Dans un centre commercial dont le bailleur est propriétaire, même sous le statut de la copropriété, on assiste depuis quelques années à une évolution de la jurisprudence de la Cour de Cassation vers une notion d’obligation « particulière » de délivrance du bailleur, et notamment s’agissant de l’obligation d’entretien des parties communes, qui sont considérées comme des "accessoires nécessaires" aux locaux loués.

Après avoir dans un premier temps estimé que dans cette hypothèse le bailleur n’avait pas d’autre obligation de délivrance que celle d’un bailleur « ordinaire », elle a infléchi sensiblement sa jurisprudence pour finalement aboutir à reconnaître l’existence une obligation spécifique d’entretien des parties communes visant à « maintenir un environnement commercial favorable » au preneur [1].

Cette obligation particulière d’entretien des parties communes, qui est une obligation « de moyens » spécifique au bailleur dans un centre commercial, a de nouveau été consacrée par la Cour de Cassation, et précisée dans un arrêt en date du 23 janvier 2020.

Etant constaté en l’espèce que le bailleur avait manqué à ses obligations de délivrance et d’entretien des locaux « en ne procédant pas aux diligences nécessaires pour que le syndicat des copropriétaires remédie à l’insécurité et au mauvais entretien des lieux », et ayant retenu que « le dépérissement du centre commercial et sa désertification, en relation avec ces manquements, était à l’origine, au moins en partie, par un effet de chaîne, de la dégradation de la commercialité des lieux », la Cour de Cassation a jugé que la Cour d’appel de Versailles avait parfaitement justifié sa décision [2] en condamnant le bailleur à indemniser la société locataire du préjudice subi, tenant notamment à la rupture d’un important contrat de distribution et à la perte de chance qu’un tel contrat lui soit consenti.

Il était établi dans les faits que le bailleur n’avait pas « employé des efforts suffisants » pour assurer l’entretien des parties communes, et mettre fin à la fois :
- au dysfonctionnement du chauffage commun non seulement dans le local loué mais aussi dans les parties communes qui étaient des accessoires nécessaires à l’usage de la chose louée ;
- aux infiltrations constatées dans le plafond du local et le parking commun ;
- au défaut de sécurité qui avait affecté le centre commercial pendant plus de dix ans.

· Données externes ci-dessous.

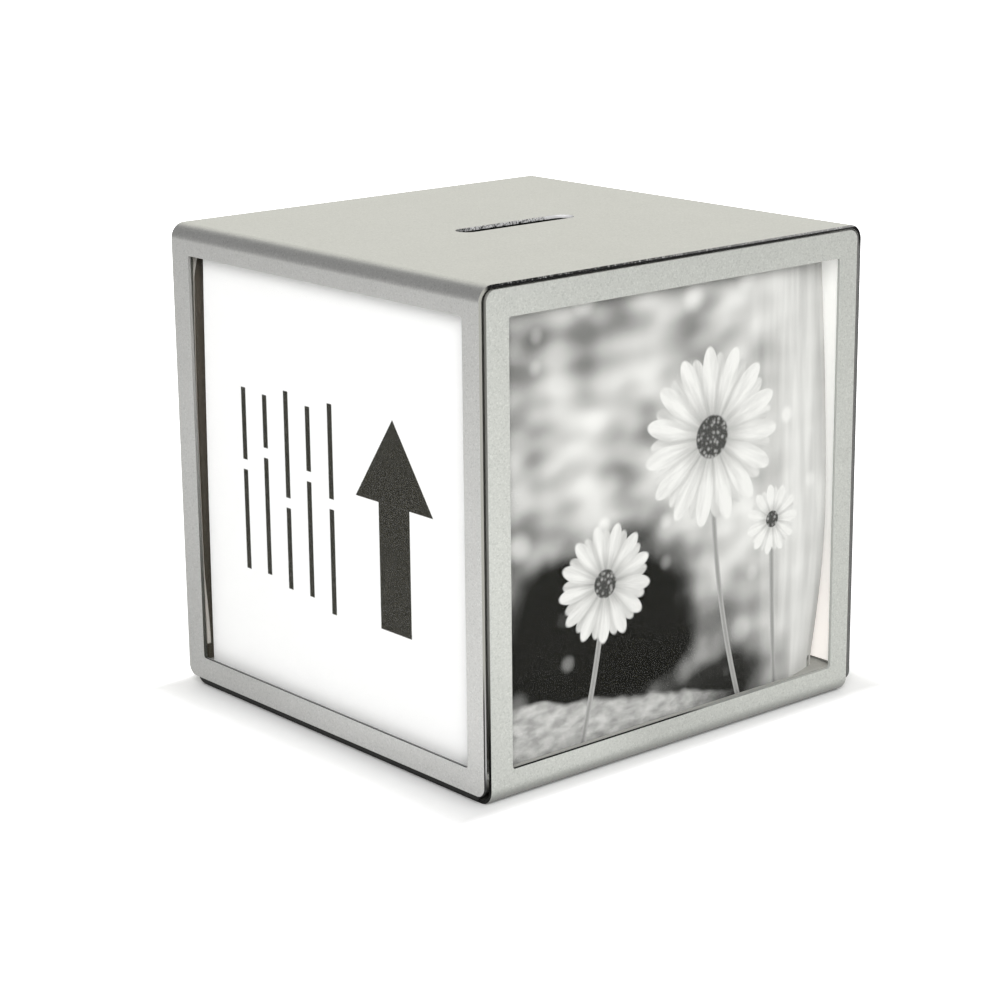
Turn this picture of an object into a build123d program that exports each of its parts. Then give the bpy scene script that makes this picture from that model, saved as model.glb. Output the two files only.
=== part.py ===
from build123d import *
import os

os.makedirs("parts", exist_ok=True)

# A photo cube that is also a coin bank, in millimetres.
# +Z is up. The origin is on the table, in the middle of the cube.
# The upper shell is a strip bent over the top and down the left and right sides (-X and +X).
# The lower shell is a strip bent under the bottom and up the front and back (-Y and +Y).

# ---- Driving dimensions ----

# Sheet metal of both shells
sheet = 0.7                  # thickness
bend_radius = 3.0            # outer radius of every bend
free_corner = 2.1            # rounding of the strips' free corners
window_corner = 0.5          # rounding of the windows' corners

# Upper shell
cube_width = 95.4            # X, over the left and right walls
cube_depth = 92.6            # Y, the upper strip's width
cube_height = 94.0           # Z, table to the top face
wall_lift = 2.05             # the side walls end this far above the table
side_frame_front = 4.55      # strip's front edge to the left and right windows
side_frame_back = 5.45       # strip's back edge to the left and right windows
side_frame_low = 4.65        # wall's lower edge to the left and right windows
side_frame_top = 5.75        # top face to the left and right windows
slot_length = 28.6           # coin slot, along X
slot_width = 4.6
slot_shift = 0.35            # slot's centre from the cube's centre, along X
slot_forward = 0.4           # slot's centre from the cube's centre, towards the front

# Lower shell
left_play = 1.0              # its strip's left edge to the upper shell's left wall
right_play = 0.25            # its strip's right edge to the upper shell's right wall
top_seam = 0.25              # its walls' free edges to the underside of the top sheet
end_frame_left = 5.1         # strip's left edge to the front and back windows
end_frame_right = 4.75       # strip's right edge to the front and back windows
end_frame_top = 5.15         # free edge to the front and back windows
end_frame_low = 6.05         # table to the front and back windows

# Coin box
box_wall = 1.5               # side walls and floor
box_corner = 2.0             # rounding of its upright corners
box_rim_gap = 0.05           # rim to the underside of the top sheet
groove_width = 3.4           # groove round its foot that holds the covers and prints
groove_foot = 4.5            # groove's floor above the coin box's own underside
lip_height = 0.8             # lip outside the groove, above the groove's floor
lip_wall = 0.8
lip_gap = 0.25               # lip to the shells' walls

# Cover sheets, all four alike
cover_sheet = 0.45           # thickness
cover_gap = 0.05             # cover to the groove's lip
cover_end_gap = 2.05         # ends of the left and right covers to the front and back ones
cover_top_gap = 3.6          # upper edge to the underside of the top sheet
front_cover_shift = 1.6      # along X
back_cover_shift = -2.4      # along X
left_cover_shift = -0.4      # along Y
right_cover_shift = -1.2     # along Y

# Prints, all four alike, and their centres' places along their walls
print_sheet = 0.25           # thickness
print_gap = 0.05             # print to its cover
print_drop = 0.5             # covers stand this much taller
print_trim = 1.0             # covers are this much wider
front_print_shift = 0.95     # along X
back_print_shift = -3.5      # along X
left_card_shift = -0.4       # along Y
right_print_shift = -2.4     # along Y

# ---- Sizes that follow ----

side_inner = cube_width / 2 - sheet              # inner face of the left and right walls
end_inner = cube_depth / 2 - sheet               # inner face of the front and back walls
ceiling = cube_height - sheet                    # underside of the top sheet
inner_bend = bend_radius - sheet

lower_strip = 2 * side_inner - left_play - right_play
lower_shift = (left_play - right_play) / 2       # lower strip's centre along X
end_wall_top = ceiling - top_seam                # free edges of the front and back walls

side_window_width = cube_depth - side_frame_front - side_frame_back
side_window_shift = (side_frame_front - side_frame_back) / 2
side_window_low = wall_lift + side_frame_low
side_window_height = cube_height - side_frame_top - side_window_low
end_window_width = lower_strip - end_frame_left - end_frame_right
end_window_shift = (end_frame_left - end_frame_right) / 2
end_window_height = end_wall_top - end_frame_top - end_frame_low

lip_outer_x = side_inner - lip_gap
lip_outer_y = end_inner - lip_gap
lip_inner_x = lip_outer_x - lip_wall
lip_inner_y = lip_outer_y - lip_wall
box_outer_x = lip_inner_x - groove_width
box_outer_y = lip_inner_y - groove_width
groove_floor = sheet + groove_foot
box_rim = ceiling - box_rim_gap

cover_width = 2 * (lip_inner_y - cover_gap - cover_sheet - cover_end_gap)
cover_height = ceiling - cover_top_gap - groove_floor
print_width = cover_width - print_trim
print_height = cover_height - print_drop

FLOOR = (Align.CENTER, Align.CENTER, Align.MIN)  # centred, standing on its own z = 0


def bent_strip(span, strip, rise):
    """A strip bent up at both ends: its web lies on z = 0 and its walls stand at x = +-span/2."""
    outside = Box(span, strip, rise, align=FLOOR)
    outside = fillet(outside.edges().filter_by(Axis.Y).group_by(Axis.Z)[0], bend_radius)
    inside = Box(span - 2 * sheet, strip, rise, align=FLOOR)
    inside = fillet(inside.edges().filter_by(Axis.Y).group_by(Axis.Z)[0], inner_bend)
    channel = outside - Pos(0, 0, sheet) * inside
    return fillet(channel.edges().filter_by(Axis.X).group_by(Axis.Z)[-1], free_corner)


def window_cutter(span, width, height):
    """A block that cuts a window through both walls of a strip of this span."""
    cutter = Box(span + 2 * sheet, width, height, align=FLOOR)
    return fillet(cutter.edges().filter_by(Axis.X), window_corner)


def upper_shell():
    """The top sheet with its coin slot and the left and right walls."""
    strip = bent_strip(cube_width, cube_depth, cube_height - wall_lift)
    shell = Pos(0, 0, cube_height) * Rot(180, 0, 0) * strip
    cutter = window_cutter(cube_width, side_window_width, side_window_height)
    shell -= Pos(0, side_window_shift, side_window_low) * cutter
    slot = extrude(SlotOverall(slot_length, slot_width), amount=2 * sheet, both=True)
    return shell - Pos(slot_shift, -slot_forward, ceiling) * slot


def lower_shell():
    """The bottom sheet and the front and back walls."""
    strip = bent_strip(cube_depth, lower_strip, end_wall_top)
    cutter = window_cutter(cube_depth, end_window_width, end_window_height)
    strip -= Pos(0, -end_window_shift, end_frame_low) * cutter
    return Pos(lower_shift, 0, 0) * Rot(0, 0, 90) * strip


def coin_box():
    """An open box on a wider hollow foot, with a lipped groove all round between the two."""
    foot_height = groove_foot + lip_height
    foot = Box(2 * lip_outer_x, 2 * lip_outer_y, foot_height, align=FLOOR)
    foot = fillet(foot.edges().filter_by(Axis.Z), box_corner)
    # The foot is sloped along the front and back to clear the lower shell's bends.
    sloped = Box(2 * lip_outer_x, 2 * lip_outer_y, foot_height, align=FLOOR)
    sloped = chamfer(sloped.edges().filter_by(Axis.X).group_by(Axis.Z)[0], inner_bend)
    hollow_x = 2 * (lip_outer_x - box_wall)
    hollow_y = 2 * (lip_outer_y - box_wall)
    hollow = Box(hollow_x, hollow_y, groove_foot - box_wall, align=FLOOR)
    groove = Box(2 * lip_inner_x, 2 * lip_inner_y, lip_height, align=FLOOR)
    groove = fillet(groove.edges().filter_by(Axis.Z), box_corner - lip_wall)
    body = Box(2 * box_outer_x, 2 * box_outer_y, box_rim - sheet, align=FLOOR)
    body = fillet(body.edges().filter_by(Axis.Z), box_corner)
    cavity_x = 2 * (box_outer_x - box_wall)
    cavity_y = 2 * (box_outer_y - box_wall)
    cavity = Box(cavity_x, cavity_y, box_rim, align=FLOOR)
    cavity = fillet(cavity.edges().filter_by(Axis.Z), box_corner - box_wall)
    ring = (foot & sloped) - hollow - Pos(0, 0, groove_foot) * groove
    return Pos(0, 0, sheet) * (ring + body - Pos(0, 0, box_wall) * cavity)


def standing_sheet(width, height, thickness, reach, shift, turn):
    """An upright sheet in the groove. Its outer face is this reach from the cube's centre
    line, towards -Y before the turn, and its middle is shifted along X before the turn."""
    panel = Box(width, thickness, height, align=(Align.CENTER, Align.MIN, Align.MIN))
    return Rot(0, 0, turn) * Pos(shift, -reach, groove_floor) * panel


def cover(lip_inner, shift, turn):
    """A clear sheet just inside the groove's lip."""
    reach = lip_inner - cover_gap
    return standing_sheet(cover_width, cover_height, cover_sheet, reach, shift, turn)


def insert(lip_inner, shift, turn):
    """A print or card just behind its cover."""
    reach = lip_inner - cover_gap - cover_sheet - print_gap
    return standing_sheet(print_width, print_height, print_sheet, reach, shift, turn)


# Turning by -90 degrees takes -Y to -X and +X to -Y; by 90 it takes -Y to +X and +X to +Y.
nodes = {
    "upper_shell": upper_shell(),
    "lower_shell": lower_shell(),
    "coin_box": coin_box(),
    "front_cover_sheet": cover(lip_inner_y, front_cover_shift, 0),
    "back_cover_sheet": cover(lip_inner_y, -back_cover_shift, 180),
    "left_cover_sheet": cover(lip_inner_x, -left_cover_shift, -90),
    "right_cover_sheet": cover(lip_inner_x, right_cover_shift, 90),
    "front_photo_print": insert(lip_inner_y, front_print_shift, 0),
    "back_photo_print": insert(lip_inner_y, -back_print_shift, 180),
    "left_title_card": insert(lip_inner_x, -left_card_shift, -90),
    "right_photo_print": insert(lip_inner_x, right_print_shift, 90),
}

for name, solid in nodes.items():
    export_step(solid, f"parts/{name}.step")
    box = solid.bounding_box()
    print(f"{name}: x {box.min.X:.2f} {box.max.X:.2f}  y {box.min.Y:.2f} {box.max.Y:.2f}"
          f"  z {box.min.Z:.2f} {box.max.Z:.2f}  volume {solid.volume:.0f}")
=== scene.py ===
from math import radians

import bpy
from mathutils import Matrix, Vector


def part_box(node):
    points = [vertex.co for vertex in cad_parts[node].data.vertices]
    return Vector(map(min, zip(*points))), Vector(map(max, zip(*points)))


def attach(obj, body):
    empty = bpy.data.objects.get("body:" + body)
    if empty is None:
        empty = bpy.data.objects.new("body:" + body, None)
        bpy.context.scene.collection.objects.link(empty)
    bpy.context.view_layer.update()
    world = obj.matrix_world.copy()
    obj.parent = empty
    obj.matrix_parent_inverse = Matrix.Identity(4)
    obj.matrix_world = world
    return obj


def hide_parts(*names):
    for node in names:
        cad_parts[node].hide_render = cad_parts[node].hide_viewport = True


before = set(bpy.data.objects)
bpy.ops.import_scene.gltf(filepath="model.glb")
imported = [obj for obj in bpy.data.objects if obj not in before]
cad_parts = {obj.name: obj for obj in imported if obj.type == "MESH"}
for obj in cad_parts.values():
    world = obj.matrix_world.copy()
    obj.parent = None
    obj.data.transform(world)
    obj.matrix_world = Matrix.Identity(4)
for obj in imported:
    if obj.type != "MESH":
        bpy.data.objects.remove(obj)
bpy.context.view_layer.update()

mm = 0.001

# ---------------------------------------------------------------- sizes, in mm


def outline(node):
    """The node's lowest and highest corners in mm."""
    return [[round(value / mm, 3) for value in corner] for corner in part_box(node)]


upper_low, upper_high = outline("upper_shell")
lower_low, lower_high = outline("lower_shell")
half_width, half_depth, top = upper_high

# Both shells' sheet
sheet = 0.7                  # thickness
bend = 3.0                   # outer radius of every bend
free_corner = 2.1            # rounding of the strips' free corners
window_corner = 0.5          # rounding of the windows' corners
soft_edge = 0.1              # wear along the cut edges
bend_steps = 16              # facets round a bend
corner_steps = 12            # facets round a free corner and the slot's ends
window_steps = 4             # facets round a window's corner

# Metal round the upper shell's windows, in its left and right walls
side_frame_front = 4.55
side_frame_back = 5.45
side_frame_low = 4.65
side_frame_top = 5.75

# Metal round the lower shell's windows, in its front and back walls
end_frame_left = 5.1
end_frame_right = 4.75
end_frame_low = 6.05
end_frame_top = 5.15
window_cutter = 60           # half the length of a window's cutter, past both walls

# Coin slot along X
slot_length = 28.6
slot_width = 4.6
slot_shift = 0.35            # its centre, to the right
slot_forward = 0.4           # its centre, towards the front
slot_cutter_low = 4          # how far the slot's cutter reaches below the top face
slot_cutter_high = 3         # and above it
slot_end_play = 0.005        # keeps the rounding of its ends just short of a half circle

# Coin box and paper
groove_and_lip = 4.2         # how far the coin box's foot stands out past its body
paper_sheet = 0.22           # thickness of the prints and the card

black = (0.0, 0.0, 0.0)
white = (1.0, 1.0, 1.0)

# ---------------------------------------------------------------- camera

camera_place = (-0.32256, -0.37471, 0.17362)  # in metres
camera_turn = -40.37         # degrees from facing +Y, positive to the left
camera_dip = 15.24           # degrees below level
camera_roll = -0.58

camera_data = bpy.data.cameras.new("camera")
camera_data.lens = 93.336
camera_data.sensor_width = 36
camera = bpy.data.objects.new("camera", camera_data)
bpy.context.scene.collection.objects.link(camera)
camera.matrix_world = (
    Matrix.Translation(camera_place)
    @ Matrix.Rotation(radians(camera_turn), 4, "Z")
    @ Matrix.Rotation(radians(90 - camera_dip), 4, "X")
    @ Matrix.Rotation(radians(camera_roll), 4, "Z")
)
bpy.context.scene.camera = camera
bpy.context.scene.view_settings.view_transform = "Standard"

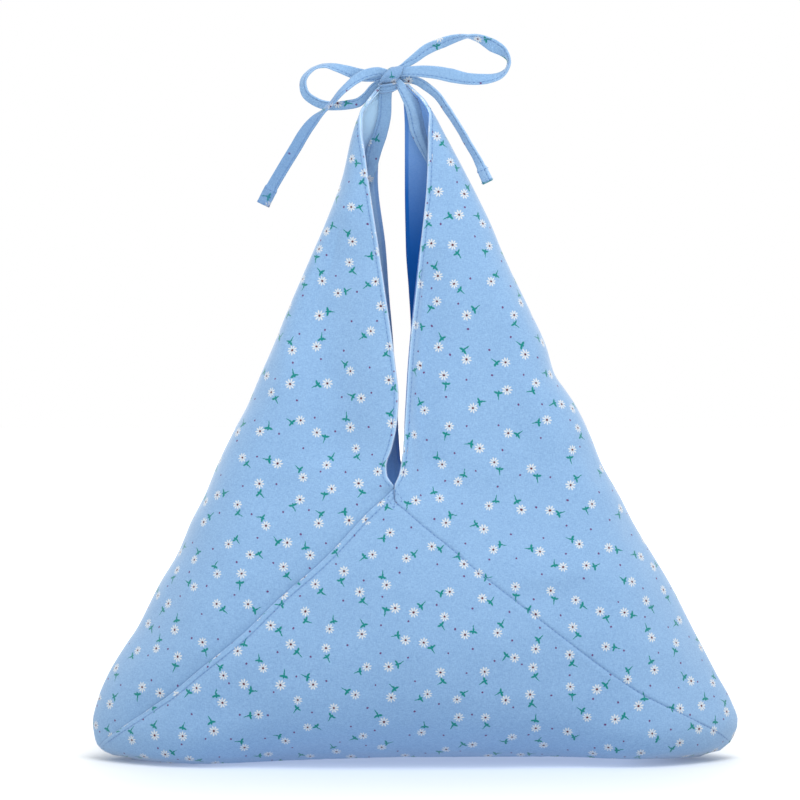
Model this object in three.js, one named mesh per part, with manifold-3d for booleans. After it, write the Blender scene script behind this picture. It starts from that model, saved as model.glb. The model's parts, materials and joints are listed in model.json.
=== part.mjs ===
// Knotted triangle bag, standing filled. One strip of printed cloth and its plain lining are folded
// and sewn into a boat-shaped base with two wings, and two ties hold the wings together in a bow.
// Millimetres. +Z is up and -Y is the front. The origin is on the ground, under the base's middle.

import * as THREE from "three";
import { mergeVertices } from "three/addons/utils/BufferGeometryUtils.js";
import Module from "manifold-3d";

// Cloth
const CLOTH_THICK = 1.2;
const LINING_THICK = 1.0;
const LINING_GAP = 0.8;
const LINING_SETBACK = 1.2;

// Heights
const FRONT_SLIT_Z = 164.4;
const BACK_SLIT_Z = 174.5;
const WING_TOP_Z = 399;
const BASE_ROWS = [0, 1.2, 4, 9, 16, 26];
const BELLY_STEPS = 8;
const WING_STEPS = 13;

// Mesh fineness of the cloth: columns from the side fold to the slit, and points that measure them
const COLUMNS = 8;
const MEASURE_POINTS = 80;

// Mesh fineness of the knot
const CORE_COLUMNS = 12;
const CORE_ROWS = 8;
const BAND_SEGMENTS = 6;

// Vertices nearer than this are one
const MERGE = 1e-4;

// Cosine that limits how far the inner corner of a fold moves in
const SHARPEST_FOLD = 0.5;

// Outline from the front: the side folds at each height
const OUTLINE = [
  { z: 0, left: -171, right: 167 },
  { z: 4, left: -185, right: 179 },
  { z: 11, left: -192, right: 188 },
  { z: 22, left: -194, right: 194 },
  { z: 36, left: -191, right: 190.5 },
  { z: 70, left: -173.5, right: 172 },
  { z: 106, left: -153.6, right: 153.6 },
  { z: 142, left: -135.6, right: 131.4 },
  { z: 160, left: -126.2, right: 122.4 },
  { z: 178, left: -118.8, right: 112.2 },
  { z: 214, left: -100.2, right: 96 },
  { z: 232, left: -92.6, right: 83.6 },
  { z: 268, left: -77.4, right: 70.2 },
  { z: 322, left: -54, right: 45.6 },
  { z: 350, left: -43.6, right: 31.6 },
  { z: 376, left: -37.6, right: 17.8 },
  { z: 388, left: -33.4, right: 11.4 },
  { z: 399, left: -26.4, right: 3.4 },
];

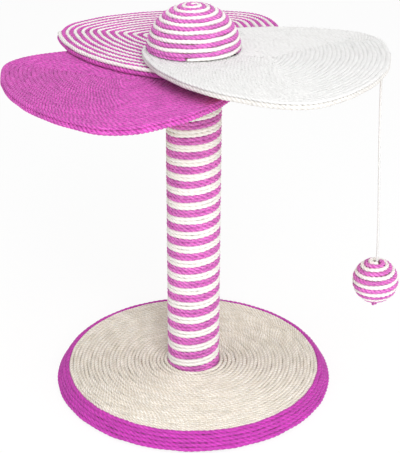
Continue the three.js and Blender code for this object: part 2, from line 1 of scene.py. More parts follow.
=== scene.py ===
# %% [markdown]
# A cat scratching post. Almost everything that shows on it is sisal rope: wound round the post,
# the dome and the ball, and laid in flat spirals on the base and on three petals. So this scene
# is mostly one idea used many times: a rope is a section with three strands that is carried along
# a path while it turns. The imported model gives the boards, the fasteners and all the places.

# %% Load the frame
import math

import bpy
import numpy as np
from mathutils import Matrix, Vector


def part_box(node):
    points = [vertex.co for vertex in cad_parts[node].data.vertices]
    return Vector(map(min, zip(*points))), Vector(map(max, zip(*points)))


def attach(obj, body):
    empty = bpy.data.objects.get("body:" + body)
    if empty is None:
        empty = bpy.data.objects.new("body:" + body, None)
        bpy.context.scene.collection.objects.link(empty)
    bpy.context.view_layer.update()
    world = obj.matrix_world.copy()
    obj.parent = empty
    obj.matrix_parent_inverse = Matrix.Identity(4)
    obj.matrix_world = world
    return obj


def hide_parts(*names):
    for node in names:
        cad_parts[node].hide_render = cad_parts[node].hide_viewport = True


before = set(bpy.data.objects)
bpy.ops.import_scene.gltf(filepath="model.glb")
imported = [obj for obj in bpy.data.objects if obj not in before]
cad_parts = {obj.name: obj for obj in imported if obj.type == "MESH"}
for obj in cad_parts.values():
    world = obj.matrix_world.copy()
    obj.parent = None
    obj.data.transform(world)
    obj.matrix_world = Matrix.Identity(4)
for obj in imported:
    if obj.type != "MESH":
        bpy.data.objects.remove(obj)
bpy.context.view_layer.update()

# %% [markdown]
# The camera comes first, at the photograph's viewing angle. It stands
# 1.47 m in front of the post, 0.93 m above the floor, and looks down by 25 degrees. Its focal
# length is known in pixels of a picture 453 pixels high, and the sensor's 36 mm lie along that
# longer side.

# %% Camera at the photograph's viewing angle
FOCAL_PIXELS, PICTURE_HEIGHT = 1163.0, 453
SENSOR_MM = 36
CAMERA_PLACE = (0, -1.4658, 0.9263)  # in metres
YAW, PITCH, ROLL = 0.0060, 0.4382, 0.0038  # in radians

camera = bpy.data.objects.new("camera", bpy.data.cameras.new("camera"))
bpy.context.scene.collection.objects.link(camera)
bpy.context.scene.camera = camera
camera.data.sensor_width = SENSOR_MM
camera.data.lens = SENSOR_MM * FOCAL_PIXELS / PICTURE_HEIGHT

ahead = Vector((math.sin(YAW) * math.cos(PITCH), math.cos(YAW) * math.cos(PITCH), -math.sin(PITCH)))
level = Vector((math.cos(YAW), -math.sin(YAW), 0))
upright = level.cross(ahead)
right = level * math.cos(ROLL) + upright * math.sin(ROLL)
above = upright * math.cos(ROLL) - level * math.sin(ROLL)
turned = Matrix((right, above, -ahead)).transposed().to_4x4()
camera.matrix_world = Matrix.Translation(CAMERA_PLACE) @ turned
print("lens, mm:", round(camera.data.lens, 1))

# %% [markdown]
# A mesh is put together from whole arrays of corners and faces. The ropes also need to know where
# each corner would be if the rope were pulled straight: the length along it, and the place in its
# section. This is kept as an attribute named straight, in millimetres, so that fibres can be
# painted along the rope however it is wound.

# %% From arrays to a mesh
MM = 0.001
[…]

Il est donc établi désormais que faute de mobiliser les moyens nécessaires pour remédier à la dégradation de la commercialité d’un centre commercial dont il est propriétaire (et même s’il n’est propriétaire que pour partie au sein d’une copropriété dotée d’un syndic), le bailleur peut se voir condamner à indemniser un locataire :
- non seulement de la perte de marge réalisée sur le chiffre d’affaires liée à un contrat rompu ;
- mais aussi de la perte de chance de conclure des contrats de distribution avec de nouveaux fournisseurs.

Arrêt du 23 janvier 2020, n°18-19051 - Cour de Cassation - 3ème Chambre civile.

Bruno Houssier Avocat, spécialiste certifié en Droit commercial, des affaires et de la concurrence, et certifié en Droit des sociétés

[1Cass., 3° civ., 19 décembre 2012, n° 11-23541 ; Cass., 3° civ., 5 juin 2013, n° 12-14227 ; Cass. 3° civ., 23 juin 2015, n°14-12606 ; Cass. 3° civ., 26 mai 2016, n° 15-11307.

[2Arrêt du 26 avril 2018, 12ème Chambre, section 2.